Help me please. If I read one more organizational change blog full of corporate speak and business jargon, I’m going to fall off my chair and hit my head on the desk on the way down. At least that will wake me up.
Listen, I know some of these blog authors are smart. They’ve got Ph.D.s. I know they can write, after all, they’ve written dissertations. Maybe like those people who work for government agencies, the problem is “they know too much.”
I also happen to know from having a few personal conversations with them, they have personalities and actually come across as bright, interesting, and down to earth people.
What happens when they go blogging? They pack too much into a sentence. Here are several blogging blunders smart people make with their blog writing.
- Over use of the pronouns “we” and “they” instead of I and you
- Long sentences containing more than one idea, making it hard to get to the key point and retain it
- Long definitions, without any concrete specific examples of what happens with real people
- Writing in generalities, without coming out and saying clearly what the problem is
- General theories without case studies to show what the specific manifestations of the problem are
- Being vague by using terms like “employee engagement,” “organizational culture” and “dynamic thinking” without specific illustrations
- No clear answer to the question “So what?” What do you want readers to do with your information?

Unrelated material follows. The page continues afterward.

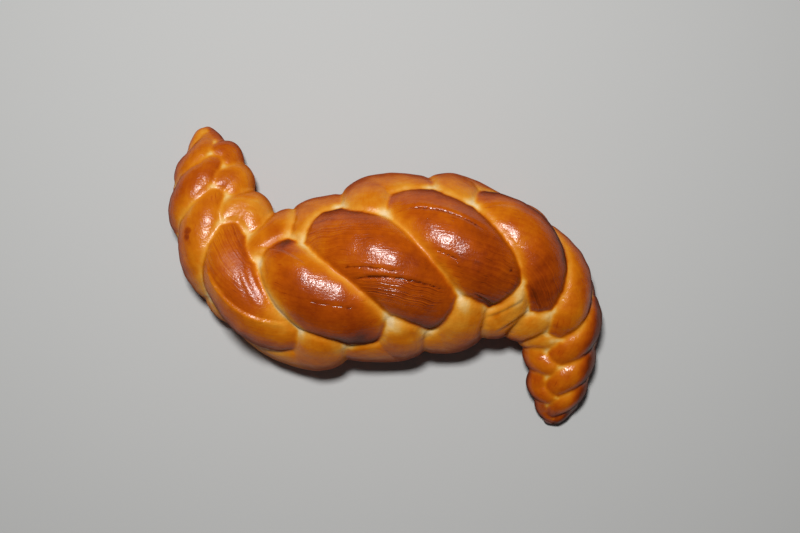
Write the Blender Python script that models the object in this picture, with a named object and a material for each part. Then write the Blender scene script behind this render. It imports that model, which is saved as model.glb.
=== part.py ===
"""Braided loaf.

Four ropes of dough are plaited, bent into a lazy S and baked into one solid.
The loaf lies along X and rests on a flat base at z = 0.  Its left tip turns up
towards +Y and its right tip turns down towards -Y.

The plait is an alternating four-rope braid.  Every rope runs through the same
cycle of four beats, one beat behind its neighbour:
    beat 0  over the middle of the loaf, the big centre lobes
    beat 1  round the near side (-Y), the near side lobes
    beat 2  under the middle, hidden
    beat 3  round the far side (+Y), the far side lobes
All positions are fractions of the local half-width of the loaf, so the lobes
shrink with the loaf towards both tips.
"""

import bpy
import numpy as np

MM = 0.001

# ---------------------------------------------------------------- dimensions
ROPES = 4
LAST_BEAT = 12.9                # braid time at the right tip
FIRST_BEAT = -0.2               # braid time at the left tip
STEP = 0.075                    # braid time between two samples of a rope

# One row for each centre lobe, from the left tip to the right tip.
#   x, y         middle of the loaf, mm
#   half_width   half the width of the loaf there, mm
#   height       how high the dough has risen there, on the same scale
#   roll         degrees the crest of the loaf leans over to the far side
#   near, far    beats the near and far lobes slide along the loaf
STATIONS = (
    # x     y     half  height roll near  far
    (-151,  118,   9.0,  12.0, -30, 0.40, 0.60),
    (-141,   93,  30.0,  31.0, -38, 0.40, 1.00),
    (-136,   66,  41.0,  42.0, -45, 0.40, 1.15),
    (-124,   37,  48.5,  52.0, -46, 0.60, 1.35),
    ( -99,    9,  58.5,  62.0, -34, 0.85, 1.20),
    ( -54,   -8,  72.0,  70.0,  -2, 0.95, 0.80),
    (   2,    6,  79.0,  75.0,   4, 0.85, 0.90),
    (  60,    9,  74.0,  75.0,  12, 0.85, 0.95),
    ( 103,   -1,  58.5,  71.0,  36, 0.75, 1.20),
    ( 131,  -25,  45.5,  55.0,  36, 0.60, 1.00),
    ( 140,  -48,  37.0,  42.0,  38, 0.60, 0.60),
    ( 140,  -75,  31.0,  34.0,  36, 0.50, 0.60),
    ( 140,  -99,  22.5,  24.0,  30, 0.50, 0.60),
    ( 139, -119,   8.0,   9.0,  20, 0.40, 0.40),
)

WRAP = 90.0                     # degrees round the loaf from crest to side lobe
WRAP_SHARPNESS = 0.6            # 0 sways like a sine, 1 crosses in straight lines
AXIS_HEIGHT = 0.26              # height of the loaf's axis
LOWEST = 0.65                   # a rope sinks into the base by the rest of its radius
REACH = 0.535                   # sideways distance of the ropes from the axis
REACH_RISE = 0.09               # extra where a rope rides high
CREST = 0.32                    # height of the ropes over the axis
CREST_RISE = 0.13               # extra where a rope rides high
ROPE_RADIUS = 0.43
ROPE_SWELL = 0.15               # thicker where a rope rides high, thinner below
CORE_HEIGHT = 0.34              # the middle of the loaf is baked solid
CORE_RADIUS = 0.50
# How high a rope rides at every half beat, from 1 (over) to -1 (under).
RIDE = (1.0, -0.5, 0.0, 0.15, -1.0, 0.1, 0.1, -0.45)
RIDE_PLATEAU = 1.35             # above 1 the top of a lobe stays high for longer
SEAM_BLEND = 0.9                # mm, softness of the seams between the ropes

VOXEL = 2.6                     # mm, working resolution
TRIANGLES = 9600                # faces of the finished solid


def spline(rows, t):
    """Natural cubic spline through rows at t = 0, 1, 2 ...; value and slope."""
    count = len(rows)
    matrix = np.eye(count)
    bend = np.zeros_like(rows)
    for i in range(1, count - 1):
        matrix[i, i - 1:i + 2] = (1.0, 4.0, 1.0)
        bend[i] = 6.0 * (rows[i + 1] - 2.0 * rows[i] + rows[i - 1])
    bend = np.linalg.solve(matrix, bend)
    i = np.clip(t.astype(int), 0, count - 2)
    f = (t - i)[:, None]
    g = 1.0 - f
    value = g * rows[i] + f * rows[i + 1]
    value += ((g ** 3 - g) * bend[i] + (f ** 3 - f) * bend[i + 1]) / 6.0
    slope = rows[i + 1] - rows[i]
    slope += ((1.0 - 3.0 * g ** 2) * bend[i] + (3.0 * f ** 2 - 1.0) * bend[i + 1]) / 6.0
    return value, slope


def ride(phase):
    """Height wave of a rope, 1 on top of the loaf and -1 underneath."""
    keys = np.array(RIDE + RIDE[:1])
    phase = np.mod(phase, 4.0) / 0.5
    i = np.clip(phase.astype(int), 0, 7)
    f = phase - i
    f = np.where(i == 0, f ** RIDE_PLATEAU, f)
    f = np.where(i == 7, 1.0 - (1.0 - f) ** RIDE_PLATEAU, f)
    ease = 0.5 - 0.5 * np.cos(np.pi * f)
    return keys[i] * (1.0 - ease) + keys[i + 1] * ease


def sway(phase):
    """Sideways wave of a rope, 1 on the near side and -1 on the far side."""
    wave = np.sin(0.5 * np.pi * phase)
    straight = 2.0 / np.pi * np.arcsin(0.999 * wave)
    return (1.0 - WRAP_SHARPNESS) * wave + WRAP_SHARPNESS * straight


def rope(index):
    """Centres (n, 3) and radii (n,) of the spheres that sweep out one rope, mm."""
    stations = np.array(STATIONS, float)
    t = np.arange(FIRST_BEAT, LAST_BEAT + STEP, STEP)
    side = sway(t - index)
    here, _ = spline(stations, np.clip(t, 0, len(stations) - 1))
    slide = np.where(side > 0, here[:, 5], here[:, 6])
    along = np.clip(t + slide * side, 0, len(stations) - 1)
    row, slope = spline(stations, along)
    half = np.maximum(row[:, 2], 2.5)
    tall = np.maximum(row[:, 3], 2.5)
    heading = slope[:, :2] / np.linalg.norm(slope[:, :2], axis=1)[:, None]
    far = np.stack([-heading[:, 1], heading[:, 0]], 1)
    high = ride(t - index)
    angle = np.radians(row[:, 4] - WRAP * side)
    out = (REACH + REACH_RISE * high) * half * np.sin(angle)
    up = AXIS_HEIGHT * tall + (CREST + CREST_RISE * high) * tall * np.cos(angle)
    radius = ROPE_RADIUS * half * (1.0 + ROPE_SWELL * high)
    centre = np.column_stack([row[:, :2] + far * out[:, None], np.maximum(up, LOWEST * radius)])
    return centre, radius


def core():
    """Spheres that fill the middle of the loaf from end to end."""
    stations = np.array(STATIONS, float)
    row, _ = spline(stations, np.arange(0.0, len(stations) - 1 + STEP / 2, STEP))
    return np.column_stack([row[:, :2], CORE_HEIGHT * row[:, 3]]), CORE_RADIUS * row[:, 2]


def ball(centres, radii):
    """Closed mesh of many overlapping balls, one per centre."""
    rings, sides = 7, 12
    lat = np.pi * np.arange(1, rings) / rings
    lon = 2.0 * np.pi * np.arange(sides) / sides
    lat, lon = [a.ravel() for a in np.meshgrid(lat, lon, indexing="ij")]
    unit = np.stack([np.sin(lat) * np.cos(lon), np.sin(lat) * np.sin(lon), np.cos(lat)], 1)
    unit = np.concatenate([unit, [[0, 0, 1], [0, 0, -1]]])
    top, bottom = len(unit) - 2, len(unit) - 1
    faces = []
    for j in range(sides):
        k = (j + 1) % sides
        faces.append((top, j, k))
        last = (rings - 2) * sides
        faces.append((bottom, last + k, last + j))
        for i in range(rings - 2):
            a, b = i * sides + j, i * sides + k
            faces.append((a, a + sides, b + sides))
            faces.append((a, b + sides, b))
    faces = np.array(faces)
    verts = centres[:, None, :] + unit[None] * radii[:, None, None]
    shift = np.arange(len(centres))[:, None, None] * len(unit)
    return verts.reshape(-1, 3), (faces[None] + shift).reshape(-1, 3)


def depth(points, balls):
    """Signed distance to the dough: the ropes blended softly at their seams."""
    per_rope = []
    for centres, radii in balls:
        gap = np.linalg.norm(points[:, None, :] - centres[None], axis=2) - radii[None]
        per_rope.append(gap.min(axis=1))
    gaps = np.array(per_rope)
    least = gaps.min(axis=0)
    return least - SEAM_BLEND * np.log(np.exp(-(gaps - least) / SEAM_BLEND).sum(axis=0))


def settle(points, balls):
    """Move the points onto the true dough surface."""
    for _ in range(3):
        for start in range(0, len(points), 4000):
            block = points[start:start + 4000]
            here = depth(block, balls)
            slope = np.empty_like(block)
            for axis in range(3):
                nudge = np.zeros(3)
                nudge[axis] = 0.05
                slope[:, axis] = (depth(block + nudge, balls) - here) / 0.05
            size = np.maximum((slope ** 2).sum(axis=1), 0.25)
            points[start:start + 4000] = block - slope * (here / size)[:, None]
    return points


def mesh_object(name, verts, faces):
    mesh = bpy.data.meshes.new(name)
    mesh.from_pydata(verts.tolist(), [], faces.tolist())
    obj = bpy.data.objects.new(name, mesh)
    bpy.context.scene.collection.objects.link(obj)
    return obj


def baked(obj):
    """Vertices and triangles of an object with its modifiers carried out."""
    bpy.context.view_layer.update()
    graph = bpy.context.evaluated_depsgraph_get()
    mesh = obj.evaluated_get(graph).to_mesh()
    mesh.calc_loop_triangles()
    verts = np.empty(len(mesh.vertices) * 3)
    mesh.vertices.foreach_get("co", verts)
    faces = np.empty(len(mesh.loop_triangles) * 3, int)
    mesh.loop_triangles.foreach_get("vertices", faces)
    bpy.data.objects.remove(obj)
    return verts.reshape(-1, 3), faces.reshape(-1, 3)


for old in list(bpy.data.objects):
    bpy.data.objects.remove(old)

# The ropes and the core, merged into one skin.
balls = [rope(index) for index in range(ROPES)]
balls.append(core())
parts = [ball(centres[::2], radii[::2]) for centres, radii in balls]
verts, faces, offset = [], [], 0
for part_verts, part_faces in parts:
    verts.append(part_verts)
    faces.append(part_faces + offset)
    offset += len(part_verts)
rough = mesh_object("rough", np.concatenate(verts), np.concatenate(faces))
skin = rough.modifiers.new("skin", "REMESH")
skin.mode = "VOXEL"
skin.voxel_size = VOXEL
verts, faces = baked(rough)
verts = settle(verts, balls)

# The base bakes flat on the tray.
verts[:, 2] = np.maximum(verts[:, 2], 0.0)

# Fewer faces: large on the base, small along the seams.
fine = mesh_object("fine", verts, faces)
thin = fine.modifiers.new("thin", "DECIMATE")
thin.ratio = TRIANGLES / len(faces)
verts, faces = baked(fine)
verts[:, 2] = np.where(verts[:, 2] < 0.15, 0.0, verts[:, 2])
middle = 0.5 * (verts.min(axis=0) + verts.max(axis=0))
verts -= (middle[0], middle[1], 0.0)

loaf = mesh_object("loaf", verts * MM, faces)

crust = bpy.data.materials.new("golden crust")
crust.use_nodes = True
shader = crust.node_tree.nodes["Principled BSDF"]
shader.inputs["Base Color"].default_value = (0.33, 0.10, 0.008, 1.0)
shader.inputs["Roughness"].default_value = 0.35
shader.inputs["Metallic"].default_value = 0.0
loaf.data.materials.append(crust)
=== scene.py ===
"""Looks of the braided loaf: its fine shape, baked crust, floor, light and camera."""

import bpy
import numpy as np
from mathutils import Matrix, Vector, kdtree, noise


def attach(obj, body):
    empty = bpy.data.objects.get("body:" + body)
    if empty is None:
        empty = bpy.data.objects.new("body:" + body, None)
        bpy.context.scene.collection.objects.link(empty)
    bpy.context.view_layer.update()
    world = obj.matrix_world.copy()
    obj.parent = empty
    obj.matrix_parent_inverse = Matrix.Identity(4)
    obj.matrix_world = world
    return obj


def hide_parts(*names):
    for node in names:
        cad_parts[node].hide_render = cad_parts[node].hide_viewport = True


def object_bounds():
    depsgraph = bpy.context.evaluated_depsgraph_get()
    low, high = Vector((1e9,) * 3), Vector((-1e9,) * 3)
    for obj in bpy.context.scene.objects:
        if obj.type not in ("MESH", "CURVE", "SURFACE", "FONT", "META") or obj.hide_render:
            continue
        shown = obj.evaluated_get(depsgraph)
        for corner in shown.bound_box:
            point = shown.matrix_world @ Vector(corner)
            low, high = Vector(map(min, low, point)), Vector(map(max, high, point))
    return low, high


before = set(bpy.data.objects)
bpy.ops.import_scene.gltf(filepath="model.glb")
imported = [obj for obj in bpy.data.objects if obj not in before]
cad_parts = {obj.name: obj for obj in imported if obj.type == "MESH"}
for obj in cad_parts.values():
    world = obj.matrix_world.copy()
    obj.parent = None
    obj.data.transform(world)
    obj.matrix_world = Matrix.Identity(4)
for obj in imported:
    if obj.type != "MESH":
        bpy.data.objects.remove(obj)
cad_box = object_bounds()

MM = 0.001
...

- One-way delivery of information without involvement of the reader such as asking them questions
- Nothing to explain why the blog author is concerned about the topic, why we should believe him, what makes him (or her) an expert
- Nothing to indicate that the solutions are being offered by the author
Here’s what I think a highly trained professional needs to do to write a better blog: dumb it down a bit, just a little. It’s not that your readers are dumb. We’re in a hurry and we need to read quickly and easily. Don’t make me have to think to figure out what you’re saying, what you mean.
- Use shorter sentences
- Break up your paragraphs more often, help readers who scan
- Make your posts shorter, only one snippet of information at a time
- Use a case study more often, or at least a sentence or two of people or companies you’ve known
- Make your theories come alive with stories of people
- Bring yourself into the post, show your personality
- Show how you work with clients
- You can do this and maintain anonymity
- Don’t write like you know it all, surely you don’t
If you want your blog to work, then you’ve got to build trust. And that will only work if you are kind to your readers. Make it easy for anyone to quickly read and understand what you’re writing about.